Trump’s trade war promises no real endgame
The reward for negotiators from South Africa to Malaysia working to reach a deal with the White House: three more weeks in the pressure cooker. On Monday, President Donald Trump again extended his deadline to seal country-by-country trade agreements, this time until August 1. The announcement came posed as a threat, with letters sent to a group of world leaders declaring that their exports would be subject to levies ranging from 25 percent to 40 percent next month. Effectively a reminder of Trump's "Liberation Day" tariff threats, his whack-a-mole demands portend ill for any deals that are struck.

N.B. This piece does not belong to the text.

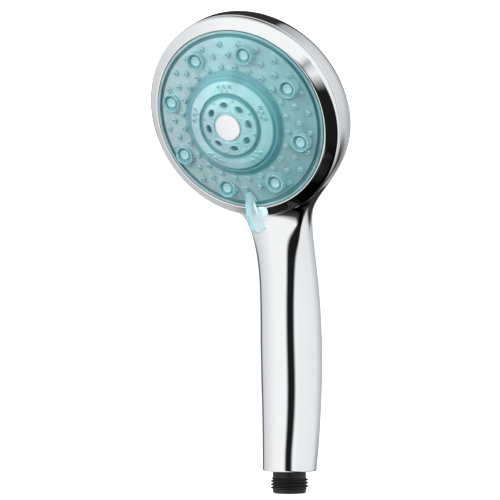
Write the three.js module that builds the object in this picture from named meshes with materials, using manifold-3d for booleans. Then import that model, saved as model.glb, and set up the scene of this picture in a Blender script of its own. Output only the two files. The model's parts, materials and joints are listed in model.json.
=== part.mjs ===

Japan and South Korea provide cautionary tales. Trump's April trade announcement applied levies of 24 percent and 25 percent, respectively, only to be delayed for negotiations. He has since vented that Japan does not buy enough American rice and cars. Yet half of all the tariff-free rice Japan imports comes from the US already. Meanwhile, US rice exports to all countries account for a measly $2 billion, less than the $13 billion Japanese tourism contributed to the domestic economy in 2019, according to the State Department. Trump and spokesperson Karoline Leavitt nonetheless fixate on this one issue.
South Korea shows the cost of failing to satisfy such whims. The country sealed a free trade agreement with the US that came into force in 2012. It did nothing to prevent today's broadside. Now, Trump's agenda could slow Korean industrial giants' efforts to ramp production on American shores: recent cuts to electric-vehicle subsidies may ding the likes of battery maker SK On and automaker Hyundai.
Tariff threats against smaller countries are particularly difficult to appease. Look at, say, Laos. Its goods imports from the US amounted to $40 million, versus $803 million in goods exports, in 2024. This is infinitesimal in the scheme of the US's overall $1.2 trillion goods trade deficit, yet a promised 40 percent tariff on its exports would be extremely material to Laos's own $16 billion economy.
Furthermore, what any country gets for reaching a "deal" is still nebulous beyond lowering rates that have never been imposed. Look at Vietnam, where Trump announced a tentative agreement setting a 20 percent tariff and a levy designed to target products passing through the country from elsewhere. Monday's announcements for South Korea and Japan, where there is no deal, involve the same "trans-shipment" charge plus a 25 percent baseline rate. According to the White House, Vietnam even dropped its tariffs on US goods to zero.
Meanwhile, new bugbears – like an additional threatened 10 percent duty on the BRICS nations – creep up. Whether the tumult can ever really end is unclear. The best outcome for any country might be the framework sealed with the UK, which softened some trade barriers but little else. It's a small win now, without relying on Trump not to simply change his mind in the future.
President Donald Trump sent letters to multiple US trading partners on July 7 notifying them of new tariff rates their goods can expect to face starting on August 1. These rates are in most cases close to so-called reciprocal tariffs announced on April 2, which were subsequently paused to allow for the negotiation of trade deals. That pause was initially scheduled to conclude on July 9.